--- begin STORED DATA ---

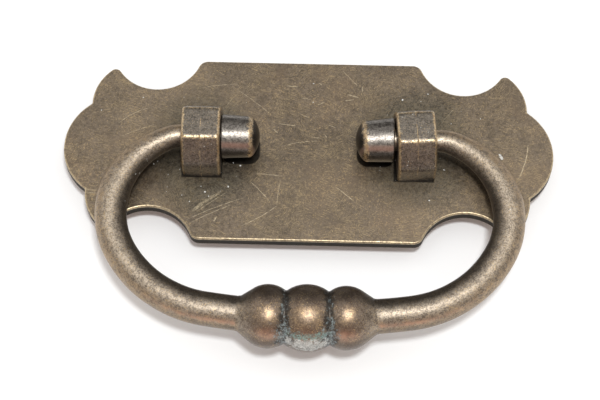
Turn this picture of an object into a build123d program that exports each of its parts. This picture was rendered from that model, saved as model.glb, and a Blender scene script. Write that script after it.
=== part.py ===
"""Drop pull: a scalloped back plate, two staked faceted posts, and a bail with three beads.

Millimetres. The plate lies on its back on z = 0, +Z points out of the drawer front, +Y up it, and
the origin is the middle of the plate's back face. The bail hangs towards -Y and its centre bead
touches the surface that the plate is screwed to.
"""
import math
import os

from build123d import *

# Back plate
plate_width = 118.6
plate_height = 48.6
plate_thickness = 2.6
top_edge_length = 54.2
horn_spread = 95.4
horn_drop = 2.0
scallop_depth = 7.2
lobe_length = 6.0
lobe_height = 23.4
horn_back_bulge = 1.6
top_corner_radius = 2.4
horn_tip_radius = 1.5
notch_radius = 0.6
plate_edge_radius = 0.45

# Posts
post_spacing = 51.0
post_width = 9.2
post_point_radius = 8.3
post_foot_width = 15.6
post_draft = 1.5
post_edge_radius = 0.8
pivot_above_plate = 6.1
right_post_turn = 4.5
bore_mouth_chamfer = 0.25

# Stake that rivets each post into the plate, with a tapped hole for the fixing screw
stake_diameter = 6.4
stake_head_diameter = 8.0
stake_head_depth = 0.8
screw_hole_diameter = 3.3
screw_hole_web = 0.9
drill_point_angle = 118.0

# Bail: journals in the posts, and the arcs of the round rod from each post to the bar
journal_diameter = 5.3
journal_clearance = 0.08
bend_outside_post = 0.1
bail_shift = 0.75
leg_radius = 9.9
leg_angle = 22.6
shoulder_radius = 20.6
shoulder_taper_angle = 55.0
shoulder_angle = 94.2
hip_radius = 28.3
hip_angle = 54.9
rod_diameter = 7.6
hip_end_diameter = 8.0
bar_diameter = 8.2

# Beads on the bar
centre_bead_diameter = 15.6
centre_bead_radius = 8.5
outer_bead_diameter = 14.8
outer_bead_offset = 9.0
outer_bead_radius = 6.6
flank_angle = 36.0
flank_foot_radius = 1.2
foot_sink = 0.02

# End knobs
knob_diameter = 10.6
knob_end_diameter = 9.8
knob_length = 9.1
knob_dome_height = 2.0
knob_corner_radius = 1.0
knob_shoulder_radius = 0.3
spigot_diameter = 4.0
spigot_length = 5.6
left_side_play = 0.15
right_side_play = 0.5
right_knob_lean = 4.5

os.makedirs("parts", exist_ok=True)

# Nearer than this, an edge counts as lying in a plane
hair = 0.001

post_x = post_spacing / 2
pivot_height = plate_thickness + pivot_above_plate
bore_radius = journal_diameter / 2 + journal_clearance
left_shoulder_x = post_x - post_width / 2 - left_side_play
right_shoulder_x = post_x - post_width / 2 - right_side_play
rod_start_x = post_x + post_width / 2 + bend_outside_post


def stake_profile():
    """Half section of the post's stake, from the plate's back face to its front face."""
    head = stake_head_diameter / 2
    shank = stake_diameter / 2
    Polygon(
        (0, 0),
        (head, 0),
        (shank, stake_head_depth),
        (shank, plate_thickness),
        (0, plate_thickness),
        align=None,
    )


# Back plate: one quarter of the outline, mirrored twice
with BuildPart() as back_plate:
    top = plate_height / 2
    straight_end = (top_edge_length / 2, top)
    horn_tip = (horn_spread / 2, top - horn_drop)
    notch = (plate_width / 2 - lobe_length, lobe_height / 2)
    lobe_radius = (lobe_length**2 + notch[1] ** 2) / (2 * lobe_length)
    with BuildSketch(Plane.XY) as outline:
        with BuildLine():
            Line((0, top), straight_end)
            SagittaArc(straight_end, horn_tip, -scallop_depth)
            SagittaArc(horn_tip, notch, horn_back_bulge)
            RadiusArc(notch, (plate_width / 2, 0), lobe_radius)
            mirror(about=Plane.YZ)
            mirror(about=Plane.XZ)
        make_face()
        corners = ((straight_end, top_corner_radius), (horn_tip, horn_tip_radius), (notch, notch_radius))
        for (x, y), radius in corners:
            here = outline.vertices().filter_by(lambda v: math.dist((abs(v.X), abs(v.Y)), (x, y)) < hair)
            fillet(here, radius=radius)
    extrude(amount=plate_thickness)
    fillet(back_plate.faces().sort_by(Axis.Z)[-1].edges(), radius=plate_edge_radius)
    for side in (-1, 1):
        stake_axis = Axis((side * post_x, 0, 0), (0, 0, 1))
        with BuildSketch(Plane(stake_axis.position, x_dir=(1, 0, 0), z_dir=(0, -1, 0))):
            stake_profile()
        revolve(axis=stake_axis, mode=Mode.SUBTRACT)
back_plate.part.label = "back_plate"
export_step(back_plate.part, "parts/back_plate.step")


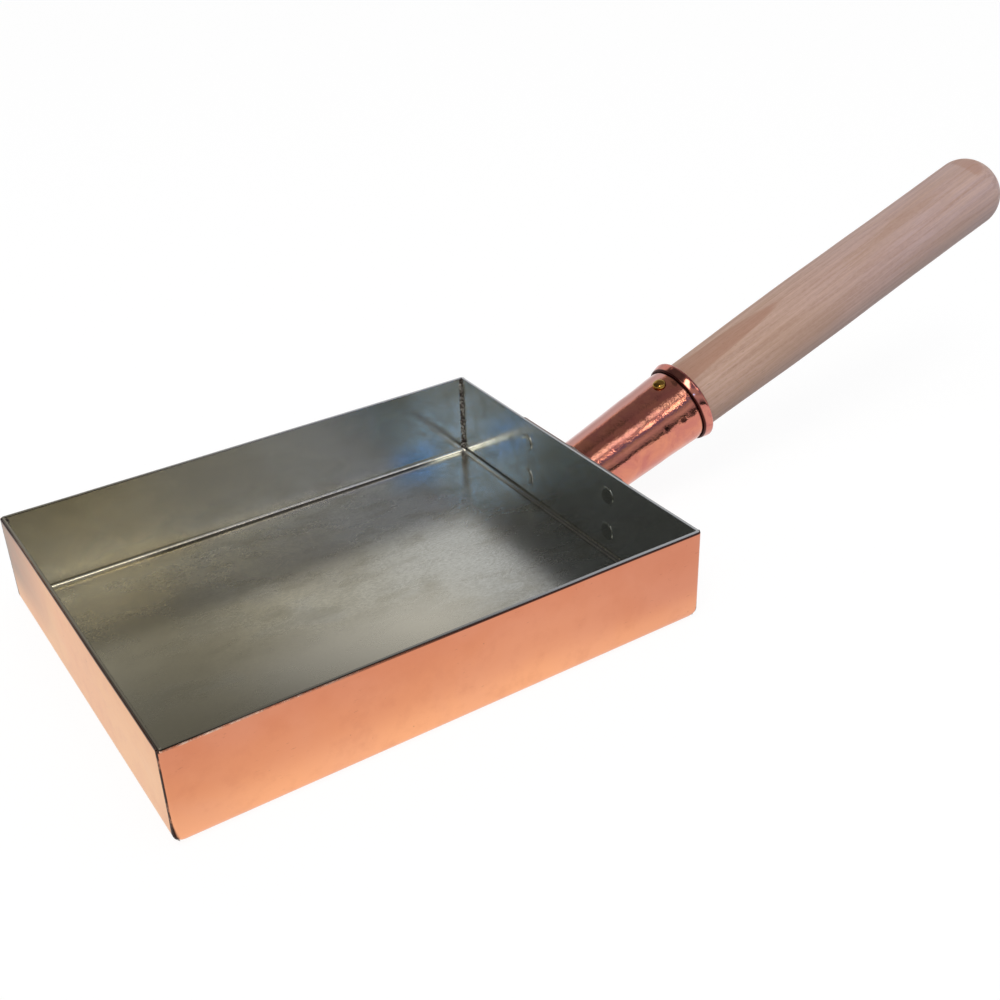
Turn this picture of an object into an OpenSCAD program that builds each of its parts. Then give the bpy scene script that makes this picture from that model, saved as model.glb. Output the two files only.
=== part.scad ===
// Rectangular copper pan for rolled omelettes, tinned inside, with a wooden handle in a copper socket.
// The origin is the centre of the underside. +X points to the handle, +Y to its left, +Z up.
// Sizes are in millimetres. Rear means the handle end and front the far end.

/* [Pan] */
// Outside length, from the front wall to the handle wall
pan_length = 190; // [150:1:240]
// Outside width
pan_width = 150; // [110:1:200]
// Height from the underside to the top of the rim
pan_height = 35; // [34:0.5:70]
// Thickness of the copper sheet
sheet_thick = 1.3; // [0.8:0.1:2]
// Thickness of the tin inside and on the rim
tin_thick = 0.2; // [0.1:0.05:0.4]
// Outside radius of the bend between floor and walls
bend_radius = 4; // [3:0.5:8]
// Outside radius of the upright corners
corner_radius = 1.5; // [0.8:0.1:4]

/* [Corner seams] */
// Width of the brazed seam in a short wall
seam_width = 0.4; // [0.2:0.1:1]
// Distance from the side of the pan to the near edge of the seam
seam_inset = 1.3; // [0.5:0.1:4]

/* [Handle plate] */
// Width of the plate on the handle wall
flange_width = 65; // [62:1:90]
// Thickness of the plate
flange_thick = 1.2; // [0.8:0.1:2]
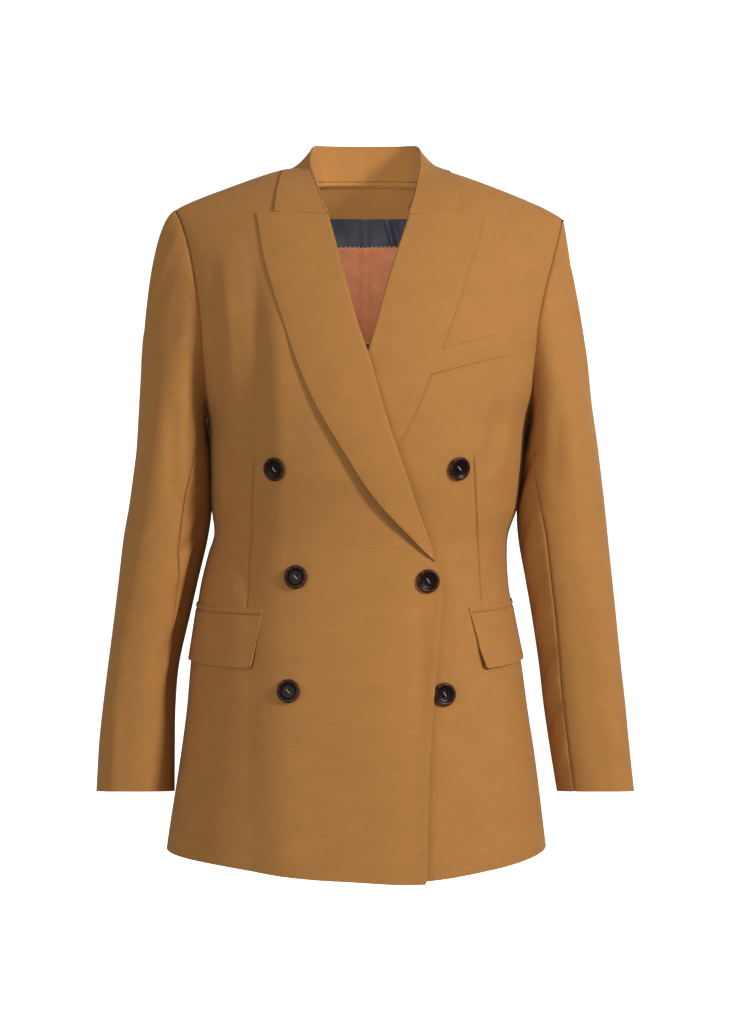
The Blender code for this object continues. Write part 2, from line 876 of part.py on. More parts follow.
def leaf_edge(share):
    """The leaf's outer edge, resting on the body."""
    edge = collar_point("edge", share)
    back = edge.y > SEAM_DEPTH
    height = min(edge.z, shoulder_height(edge.x))
    return on_body(edge.x if abs(edge.x) > 1e-3 else 1e-3, height, LEAF_REST, back)


def stand_place(s, t):
    """Gives the points of the collar stand, which rises from the neck seam to the fold."""
    share = (2 * s - 1) * STAND_REACH
    low = collar_point("seam", share)
    out, up = FOLD_OVER[0]
    high = collar_point("fold", share) + collar_facing(share) * out + Vector((0, 0, up - LAYER_GAP))
    return low + (high - low) * t


def add_collar(collection):
    leaf_grid = (even(LEAF_COLUMNS), even(LEAF_ROWS))
    add_wall("collar_leaf", collection, "camel_wool", *leaf_grid, leaf_place, LAPEL_WALL)
    stand_grid = (even(STAND_COLUMNS), even(STAND_ROWS))
    add_wall("collar_stand", collection, "camel_wool", *stand_grid, stand_place, LAPEL_WALL)


# ---------------------------------------------------------------- inside the back neck

def inside_place(halves, low, high, depth):
    """A panel lying on the inner side of the back, between a level and a height given across it."""

    def place(s, t):
        half = halves[0] + (halves[1] - halves[0]) * t
        x = half * (1 - 2 * s)
        x = math.copysign(max(abs(x), 1e-3), x)
        height = low + (high(abs(x)) - low) * t
        return on_body(x, height, -depth, back=True)

    return place


def below_neck_seam(away):
    return BACK_NECK.at("height", away) - FACING_CLEAR


def below_facing(away):
    return FACING_END - LAYER_GAP


def label_top(away):
    return LABEL_TOP


def add_inside(collection):
    panels = (
        ("neck_facing", "camel_wool", FACING_GRID, FACING_HALF, FACING_END, below_neck_seam, FACING_DEPTH),
        ("back_lining", "navy_satin", LINING_GRID, LINING_HALF, LINING_END, below_facing, FACING_DEPTH),
        ("label", "copper_satin", LABEL_GRID, LABEL_HALF, LABEL_END, label_top, LABEL_DEPTH),
    )
    for name, finish, (columns, rows), halves, low, high, depth in panels:
        place = inside_place(halves, low, high, depth)
        add_wall(name, collection, finish, even(columns), even(rows), place, LINING_WALL)


# ---------------------------------------------------------------- pockets

def pocket_strip(side, start, heights, out):
    """A strip on the body from its inner edge, given by share up, round to the pocket's outer end."""

    def place(s, t):
        if side == RIGHT:
            s = 1 - s
        low, high = heights(s)
        height = low + (high - low) * t
        first = abs(angle_at(side * start(t), height))
        angle = side * (first + (math.radians(POCKET_END_ANGLE) - first) * s)
        x = ring_point(angle, height).x
        return on_ring(angle, height, out(t) + lap_rise(side, x, height))

    return place


def add_pocket(side, collection):
    sizes = POCKET[side]
    mouth_in, mouth_out = sizes["mouth"]
    end_in, end_out = sizes["flap_end"]

    def mouth(s):
        return mouth_in + (mouth_out - mouth_in) * s

    def jet_heights(s):
        return mouth(s) + LAYER_GAP, mouth(s) + LAYER_GAP + JET_WIDTH

    def flap_heights(s):
        from_end = min(s, 1 - s) * POCKET_ARC
        cut = max(FLAP_ROUND - from_end, 0.0)
        corner = FLAP_ROUND - math.sqrt(FLAP_ROUND**2 - cut**2)
        return end_in + (end_out - end_in) * s + corner, mouth(s)

    def flap_start(t):
        return sizes["flap_inner"] + (sizes["inner"] + 1 - sizes["flap_inner"]) * t

    def flap_out(t):
        return LAYER_GAP + TRIM_WALL + FLAP_PROUD * (1 - t)

    jet = pocket_strip(side, lambda t: sizes["inner"], jet_heights, lambda t: LAYER_GAP + TRIM_WALL)
    columns, rows = JET_GRID
    add_wall("jet_" + word_of(side), collection, "camel_wool", even(columns), even(rows), jet, TRIM_WALL)
    flap = pocket_strip(side, flap_start, flap_heights, flap_out)
    ends = [share * FLAP_ROUND / POCKET_ARC for share in FLAP_END_SHARES]
    across = [*ends, *FLAP_SHARES, *(1 - share for share in reversed(ends))]
    add_wall("flap_" + word_of(side), collection, "camel_wool", across, even(FLAP_ROWS), flap, TRIM_WALL)


def welt_place(s, t):
    low, high = WELT_INNER["low"], WELT_INNER["high"]
    height = low + (high - low) * t
    start = (LEFT_LAPEL.at("edge", height) + WELT_INNER["gap"], height)
    end = [a + (b - a) * t for a, b in zip(WELT_OUTER["low"], WELT_OUTER["high"])]
    x, height = (a + (b - a) * s for a, b in zip(start, end))
    return on_body(x, height, LAYER_GAP + TRIM_WALL)


# ---------------------------------------------------------------- buttons

def add_button(name, side, x, height, collection):
    mesh = bpy.data.meshes.new(name)
    points = [(away * MM, 0, up * MM) for away, up in BUTTON_SECTION]
    mesh.from_pydata(points, [(step, step + 1) for step in range(len(points) - 1)], [])
    piece = add_piece(name, mesh, collection, "dark_horn")
    turned = piece.modifiers.new("turned", "SCREW")
    turned.steps = BUTTON_ROUND
    turned.render_steps = BUTTON_ROUND
    turned.use_merge_vertices = True
    turned.merge_threshold = 1e-5
    turned.use_smooth_shade = False
    out = ring_normal(angle_at(x, height), height)
    rest = on_body(x, height, lap_rise(side, x, height) + BUTTON_LIFT)
    piece.location = rest * MM
    piece.rotation_mode = "QUATERNION"
    piece.rotation_quaternion = out.to_track_quat("Z", "Y")


def main():
    for thing in list(bpy.data.objects):
        bpy.data.objects.remove(thing)
    collection = bpy.data.collections.new(OBJECT_NAME)
    bpy.context.scene.collection.children.link(collection)
    sleeve_rows = [1 - share for share in reversed(SLEEVE_ROWS)]
    for side in (RIGHT, LEFT):
        word = word_of(side)
        plain = (SEAM_INSET,) * 4
        to_shoulder = (SEAM_INSET, SEAM_INSET, SEAM_INSET, SHOULDER_INSET)
        top_seams = (SLEEVE_INSET, SLEEVE_INSET, SEAM_INSET, SEAM_INSET)
        under_seams = (UNDER_SLEEVE_INSET, UNDER_SLEEVE_INSET, SEAM_INSET, SEAM_INSET)
        front_rows = even(LOWER_ROWS + FRONT_UPPER_ROWS)
        back_rows = even(LOWER_ROWS + BACK_UPPER_ROWS)
        panels = (
            ("front_", even(FRONT_COLUMNS), front_rows, front_place(side), to_shoulder),
            ("side_", even(SIDE_COLUMNS), even(LOWER_ROWS), side_place(side), plain),
            ("back_", even(BACK_COLUMNS), back_rows, back_place(side), to_shoulder),
            ("top_sleeve_", even(TOP_SLEEVE_COLUMNS), sleeve_rows, sleeve_place(side, False), top_seams),
            ("under_sleeve_", even(UNDER_SLEEVE_COLUMNS), sleeve_rows, sleeve_place(side, True), under_seams),
        )
        for name, across, up, place, inset in panels:
            add_wall(name + word, collection, "camel_wool", across, up, place, CLOTH_WALL, inset)
        lapel_grid = (even(LAPEL_COLUMNS), even(LAPEL_ROWS))
        add_wall("lapel_" + word, collection, "camel_wool", *lapel_grid, lapel_place(side), LAPEL_WALL)
        add_pocket(side, collection)
    add_collar(collection)
    add_inside(collection)
    columns, rows = WELT_GRID
    add_wall("breast_welt", collection, "camel_wool", even(columns), even(rows), welt_place, TRIM_WALL)
    for number, (side, x, height) in enumerate(BUTTONS, start=1):
        add_button(f"button_{number}", side, x, height, collection)


main()
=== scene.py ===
"""Double breasted blazer: the looks of every sewn piece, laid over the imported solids.

Lengths are in millimetres until a piece is made, and then in metres.
The front faces -Y, the wearer's right is -X, and the origin is the middle of the neck.
The body panels are parts of one surface, a closed ring at each height, and share its creases.
"""

import math

import bmesh
import bpy
import numpy as np
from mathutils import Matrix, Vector


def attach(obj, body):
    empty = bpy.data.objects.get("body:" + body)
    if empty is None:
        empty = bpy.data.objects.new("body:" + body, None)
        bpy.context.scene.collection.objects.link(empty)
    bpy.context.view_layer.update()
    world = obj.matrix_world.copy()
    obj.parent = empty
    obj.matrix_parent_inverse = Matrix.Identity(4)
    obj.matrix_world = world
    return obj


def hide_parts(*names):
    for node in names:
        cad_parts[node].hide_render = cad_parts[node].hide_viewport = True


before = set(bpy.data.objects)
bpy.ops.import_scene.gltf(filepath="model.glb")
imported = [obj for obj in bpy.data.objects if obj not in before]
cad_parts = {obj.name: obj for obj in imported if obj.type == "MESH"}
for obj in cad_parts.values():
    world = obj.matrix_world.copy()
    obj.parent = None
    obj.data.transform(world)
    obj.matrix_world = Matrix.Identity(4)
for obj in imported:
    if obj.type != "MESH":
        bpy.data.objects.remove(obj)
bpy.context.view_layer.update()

bl_info = {
    "name": "Double Breasted Blazer",
    "version": (1, 0, 0),
    "blender": (4, 5, 0),
    "location": "3D View > Sidebar > Blazer",
    "description": "Builds a tailored double breasted blazer, one sewn piece at a time",
    "category": "Object",
}

MM = 0.001
RIGHT = -1
LEFT = 1
SIDES = ((RIGHT, "right"), (LEFT, "left"))

# Levels
UNDERARM = -262.0
BREAK_HEIGHT = -402.0
GORGE_HEIGHT = -47.0
SEAM_DEPTH = 6.0

# How square a ring is across and along, and how each half closes over towards the shoulder line
RING_ACROSS = 2.25
RING_ALONG = 2.1
FRONT_CLOSE = (2.05, 1.45)
BACK_CLOSE = (3.0, 2.0)

# The laps: how far the right front stands off the left one, where that starts and is full across,
# and the heights over which it ends
LAP_RISE = 5.4
LAP_START = -122.0
LAP_FULL = -80.0
LAP_END = (-150, -100)
# The lapping edge dips and then curls up, each between two distances short of the edge
EDGE_DIP = 1.2
DIP_REACH = (30, 6)
EDGE_CURL = 3.2
CURL_REACH = (13, -1)
# The curl is strongest at one height, over a reach, and keeps a least share away from it
CURL_HEIGHT = -480
CURL_SPREAD = 70
CURL_LEAST = 0.4
EDGE_FADE = 25
# How far behind the roll line a front ends, above the break and beside the neck
ROLL_SETBACK = 4.5
NECK_SETBACK = 7.0
ROLL_FADE = 18
NECK_FADE = (-14, 16)
SETBACK_END = (-12, 2)
# How far the right front's lower corner drops, and from where across
CORNER_DROP = 4.5
CORNER_START = -30
# How far the left front's hem drops towards the lap. Under the lap it rises again by more than
# that, UNDER_LAP_RISE times as much, so that it doesn't show
LAPPED_DROP = 2.2
LAPPED_FADE = (130, 60)
UNDER_LAP_RISE = 1.5
UNDER_LAP_FADE = (50, 20)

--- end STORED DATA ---

**SET EXERCISE:**
Above are some lines. Repeat exactly, and only, those from the line that has "even(rows), welt_place, TRIM_WALL)" through the line that has "import numpy as np".

**RESPONSE:**
    add_wall("breast_welt", collection, "camel_wool", even(columns), even(rows), welt_place, TRIM_WALL)
    for number, (side, x, height) in enumerate(BUTTONS, start=1):
        add_button(f"button_{number}", side, x, height, collection)


main()
=== scene.py ===
"""Double breasted blazer: the looks of every sewn piece, laid over the imported solids.

Lengths are in millimetres until a piece is made, and then in metres.
The front faces -Y, the wearer's right is -X, and the origin is the middle of the neck.
The body panels are parts of one surface, a closed ring at each height, and share its creases.
"""

import math

import bmesh
import bpy
import numpy as np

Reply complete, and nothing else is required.